October 26, 2018 | 5 min read

Snap's investment in self-serve advertising has helped it topple revenue estimates for Q3. However, cracks may be starting to show in its Discover product for publishers, with reports Condé Nast US is to set to close a number of channels.

Picture of Snapchat ghost logo with stock screen

In the third quarter, over 85% of Snap's ad revenue was transacted via self-service; up from 35% one year ago

The Snapchat owner posted a mixed bag of results for the third quarter of the year, noting year-on-year revenue growth of 43% to $298m. It also narrowed losses to $118m from $325m over the same time period.

During the earnings update, Snapchat forecast a company record for ad revenue in the fourth quarter, projecting it will clock in as high as $380m.

Chief executive Evan Spiegel told analysts that the "meaningful" progress was driven by its global online sales business and greater adoption of its self-serve ad platform.

In the quarter, over 85% of Snap's ad revenue was transacted via self-service; up from 35% one year ago.

"The transition to self-service has allowed us to scale our sales efforts to smaller advertisers that we couldn't initially reach," explained Spiegel.

Spiegel also said a controversial redesign of its Discover hub for publishers had allowed Snap to "invest in both the quality and quantity of content available" on its platform.

He added that Snapchat's 21 TV-style 'show' propositions on Discover were "continuing to attract more viewers and in Q3" reaching a monthly active audience of over 10 million viewers.

However, analysts raised questions about the quality of content on Discover, and the way it's presented to users.

Rich Greenfield, media analyst at BTIG Research, told Speigel: "Most of Discover seems very much kind of racy 'click baity' content focused around who can promote the most TNA to drive a click."

The Snap boss responded: "We're trying to get the right mix of content.
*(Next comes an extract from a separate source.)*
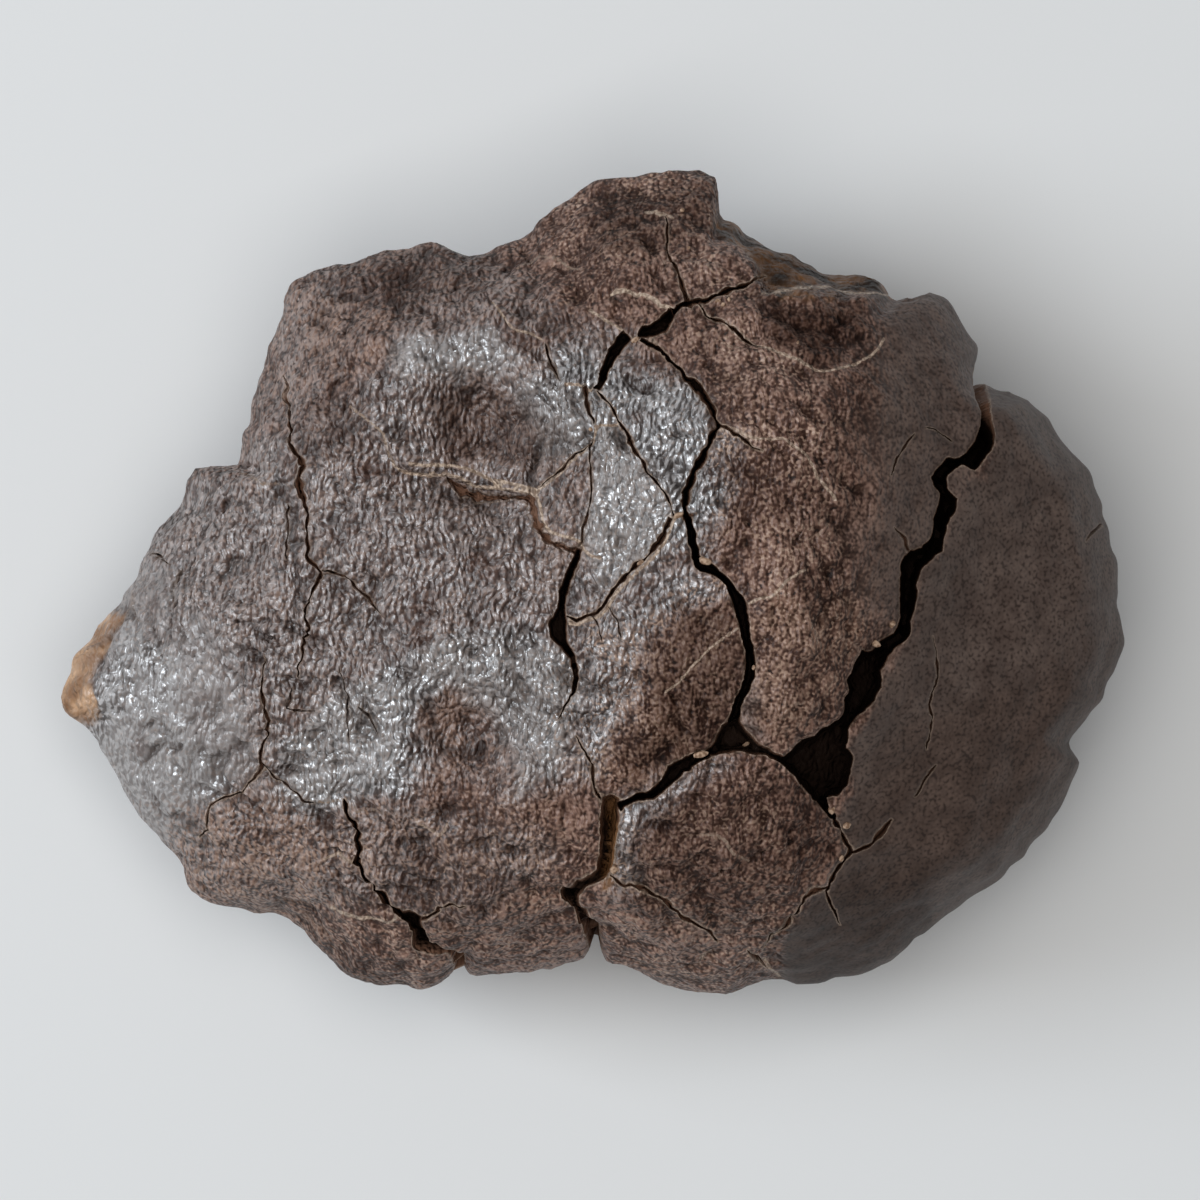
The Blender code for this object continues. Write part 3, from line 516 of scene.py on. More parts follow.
# Where the crust has which look, as loops of photo pixels that run on beyond the silhouette where the look
# goes down the side: softness of the edge in mm, loops with a strength
zones = {
    "sheen": (4.0, [
        (1.0, [(262, 800), (290, 730), (350, 680), (420, 636), (520, 626), (578, 650), (580, 720),
               (556, 785), (505, 795), (490, 710), (450, 690), (425, 730), (420, 792), (340, 806)]),
        (1.0, [(520, 372), (560, 350), (600, 352), (690, 392), (716, 430), (720, 500), (705, 560),
               (684, 540), (660, 560), (604, 600), (585, 560), (585, 470), (536, 470), (526, 420)]),
        (1.0, [(385, 345), (420, 328), (500, 332), (520, 356), (500, 378), (440, 370), (400, 380)]),
        (1.0, [(60, 760), (100, 690), (110, 620), (180, 640), (190, 720), (240, 780), (170, 840)]),
        (0.5, [(170, 470), (240, 478), (262, 440), (300, 425), (345, 395), (372, 352), (420, 332),
               (480, 330), (540, 345), (590, 330), (640, 350), (690, 390), (716, 430), (700, 470),
               (700, 520), (668, 560), (640, 600), (600, 640), (590, 700), (560, 770), (500, 800),
               (430, 778), (380, 785), (320, 800), (265, 770), (215, 815), (130, 830), (60, 760),
               (100, 690), (90, 600), (120, 540)]),
        (0.3, [(250, 430), (270, 300), (330, 262), (450, 240), (560, 300), (600, 340), (540, 350),
               (420, 335), (372, 355), (300, 428)]),
        (0.7, [(585, 620), (640, 575), (690, 560), (735, 590), (700, 602), (650, 628), (638, 680),
               (612, 720), (600, 765), (570, 775), (572, 700)]),
        (0.4, [(200, 900), (150, 830), (215, 815), (265, 775), (330, 800), (400, 795), (520, 810),
               (560, 860), (480, 920), (330, 900)]),
        (0.7, [(610, 800), (632, 790), (668, 770), (700, 752), (720, 752), (700, 772), (660, 800),
               (640, 840), (632, 880), (612, 880)]),
        (0.6, [(718, 430), (742, 440), (720, 500), (712, 560), (684, 540), (688, 490)]),
    ]),
    "worn": (4.0, [
        (1.0, [(30, 740), (60, 720), (100, 735), (120, 690), (150, 640), (200, 620), (235, 660), (250, 720),
               (255, 775), (215, 800), (190, 840), (140, 860), (60, 820)]),
        (0.6, [(100, 620), (120, 560), (180, 560), (200, 600), (150, 640), (110, 680)]),
        (0.6, [(392, 345), (430, 330), (500, 336), (515, 356), (500, 374), (440, 368)]),
    ]),
    # pale crust, and painted highlight on slopes that face the window
    "paleAndHighlight": (1.6, [
        (1.0, [(598, 398), (630, 440), (660, 490), (668, 518), (640, 560), (604, 600), (585, 560),
               (594, 500), (596, 450)]),
        (0.9, [(385, 345), (420, 332), (500, 336), (515, 356), (500, 374), (440, 368), (400, 378)]),
        (0.7, [(520, 372), (560, 372), (590, 400), (590, 440), (560, 462), (536, 470), (528, 420)]),
        (0.5, [(740, 664), (764, 690), (764, 738), (744, 730), (738, 708), (750, 690)]),
        (0.85, [(285, 780), (310, 715), (370, 675), (410, 690), (400, 770), (330, 795)]),
        (0.85, [(390, 680), (440, 645), (540, 640), (580, 690), (570, 765), (520, 790), (500, 720),
                (455, 690)]),
    ]),
    "block": (7.0, [
        (0.9, [(868, 330), (885, 280), (925, 230), (1040, 300), (1010, 360), (1000, 440),
               (975, 480), (970, 530), (935, 570), (925, 600), (905, 660),
               (880, 650), (868, 600), (856, 540), (872, 480), (858, 420), (872, 360)]),
    ]),
    "slate": (1.6, [
        (1.0, [(984, 340), (1300, 150), (1400, 700), (1100, 1300), (750, 1300), (772, 985), (800, 905),
               (826, 888), (838, 850), (836, 818), (850, 778), (848, 740), (880, 680), (912, 620),
               (918, 575), (945, 530), (950, 500), (945, 478), (975, 470), (990, 440)]),
    ]),
    "warm": (3.5, [
        (0.9, [(445, 690), (500, 700), (520, 740), (560, 790), (500, 830), (440, 800), (430, 740)]),
        (0.8, [(310, 300), (400, 290), (410, 350), (360, 390), (310, 370)]),
        (1.0, [(600, 780), (600, 720), (660, 690), (720, 700), (715, 745), (660, 770), (620, 800)]),
        (0.8, [(760, 600), (860, 600), (850, 690), (780, 740), (752, 690)]),
        (0.6, [(540, 480), (580, 470), (590, 560), (540, 560)]),
        (0.6, [(210, 830), (300, 800), (420, 810), (560, 820), (560, 900), (400, 980), (220, 900)]),
        (0.8, [(900, 720), (1300, 600), (1200, 900), (860, 1200), (780, 1000), (840, 870)]),
    ]),
    # dust, and painted light on slopes that face the window
    "dustAndLitSlope": (4.0, [
        (1.0, [(755, 610), (850, 600), (850, 680), (790, 735), (752, 700)]),
        (1.0, [(170, 810), (290, 790), (340, 860), (330, 950), (300, 980), (180, 940)]),
        (0.7, [(600, 640), (690, 590), (740, 660), (720, 730), (640, 770), (600, 740)]),
        (0.4, [(430, 800), (560, 810), (560, 860), (430, 870)]),
        (0.6, [(640, 900), (720, 930), (720, 1040), (620, 1020)]),
        (0.4, [(260, 290), (320, 240), (330, 360), (270, 410)]),
        (0.5, [(700, 330), (760, 380), (760, 430), (710, 420)]),
        (0.5, [(600, 200), (650, 200), (640, 260), (590, 260)]),
    ]),
    # darker crust, and painted shade where the surface turns away from the window
    "darkAndShade": (3.0, [
        (1.0, [(764, 296), (860, 303), (856, 350), (820, 372), (776, 350)]),
        (0.8, [(750, 246), (800, 252), (874, 276), (872, 296), (800, 288), (758, 278)]),
        (0.5, [(840, 370), (876, 350), (866, 420), (840, 460), (820, 420)]),
        (0.4, [(700, 470), (740, 450), (800, 470), (860, 500), (850, 560), (780, 540), (720, 520)]),
        (0.7, [(230, 960), (300, 940), (360, 960), (400, 1010), (300, 1040), (220, 1010)]),
        (0.7, [(600, 190), (712, 180), (712, 222), (660, 260), (600, 250)]),
        (0.6, [(625, 850), (650, 800), (720, 775), (830, 790), (835, 860), (780, 900), (700, 930),
               (630, 900)]),
        (0.6, [(436, 392), (480, 380), (540, 400), (566, 430), (560, 478), (500, 466), (450, 455)]),
        (0.8, [(652, 640), (690, 612), (735, 610), (750, 650), (738, 705), (690, 765), (640, 775),
               (622, 740), (650, 700)]),
        (0.5, [(340, 300), (350, 262), (420, 245), (500, 262), (480, 296), (400, 308)]),
        (0.5, [(300, 470), (310, 410), (345, 385), (372, 400), (360, 440), (330, 470)]),
        (0.4, [(770, 480), (860, 430), (850, 560), (872, 640), (820, 725), (770, 740), (800, 640)]),
        (0.4, [(400, 840), (480, 830), (520, 900), (440, 930), (400, 900)]),
        (0.5, [(750, 920), (810, 895), (930, 860), (930, 930), (800, 1000), (750, 960)]),
    ]),
    "rust": (0.8, [
        (1.0, [(716, 218), (745, 200), (800, 215), (905, 250), (897, 300), (876, 299), (846, 297),
               (810, 292), (770, 292), (760, 272), (750, 256), (738, 248), (728, 238)]),
        (1.0, [(606, 800), (622, 794), (621, 840), (612, 880), (600, 884), (604, 850)]),
    ]),
    "tip": (0.8, [
        (1.0, [(20, 690), (50, 640), (72, 650), (100, 622), (112, 614), (119, 620), (108, 640),
               (101, 662), (99, 690), (94, 712), (82, 722), (50, 740)]),
    ]),
    "speckled": (4.0, [
        (1.0, [(690, 320), (760, 320), (830, 400), (845, 520), (870, 620), (840, 700), (780, 745),
               (740, 640), (700, 560), (700, 470), (730, 430), (690, 360)]),
        (0.9, [(560, 640), (640, 600), (700, 580), (745, 650), (720, 740), (640, 780), (580, 780),
               (550, 720)]),
        (0.6, [(130, 840), (300, 810), (420, 800), (560, 810), (590, 860), (560, 1000), (400, 1050),
               (300, 940), (160, 900)]),
        (0.8, [(620, 810), (760, 760), (830, 830), (800, 900), (740, 1020), (620, 1000), (590, 900)]),
        (0.8, [(540, 200), (620, 140), (720, 150), (760, 290), (700, 300), (640, 290), (560, 300)]),
    ]),
}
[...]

There's a lot of demand for premium content. There still remains a lot of demand for popular stories for influencer content for what we call official accounts.

"And so right now, those different types of stories are all blended together... I think there are opportunities to improve that layout and potentially separate out that content in a way that makes sense for users."

Bloomberg has reported that one of the first publishers to launch on Discover, Condé Nast US (distinct from Condé Nast Britain), is "discontinuing its Snapchat channels for Vogue, Wired and GQ brands, and letting go of employees who were brought in to produce them."

The company which is also a Snapchat advertiser, will continue to heavily invest its Teen Vogue and Self channels, according to sources familiar with the matter. It's also understood Condé will remain an Our Story partner to Snap for tentpole events like the Met Gala and Oscars, as well as running its 'shows' on Discover.

Condé Nast US declined to comment as did Snapchat.

More ad dollars, less users

Despite upping its client portfolio and bringing in more ad dollars as a result, Snapchat's user growth fell for the second consecutive quarter to 186 million – a drop of two million.

With reverberations of an unpopular app redesign it launched at the start of 2018 still being felt, the company lost users in its most significant markets, North America and Europe.

Snap, however, said the decline was "primarily" down to Android users, who had been subject to a number of app development issues which the business has plans to iron out next quarter.

When it comes to user growth, it expects to lose more users in Q4 but has plans to appeal to broader and more global audiences outwith its strong US millennial contingent with better content.

The Android rebuild will also pivotal in helping it grow in developing countries, where it is the main operating system.

The figures follow on from Snap revealing two big hires earlier this week. It has poached Amazon's global head of ad sales Jeremi Gorman to take on the role of chief business officer and ex-Huffington post chief executive Jared Grusd who will fill the chief strategy officer position left vacant by Imran Khan.

The hires came shortly after the departure of its comms chief Mary Ritti and the exit of global head of sales Jeff Lucas and product boss Tom Conrad.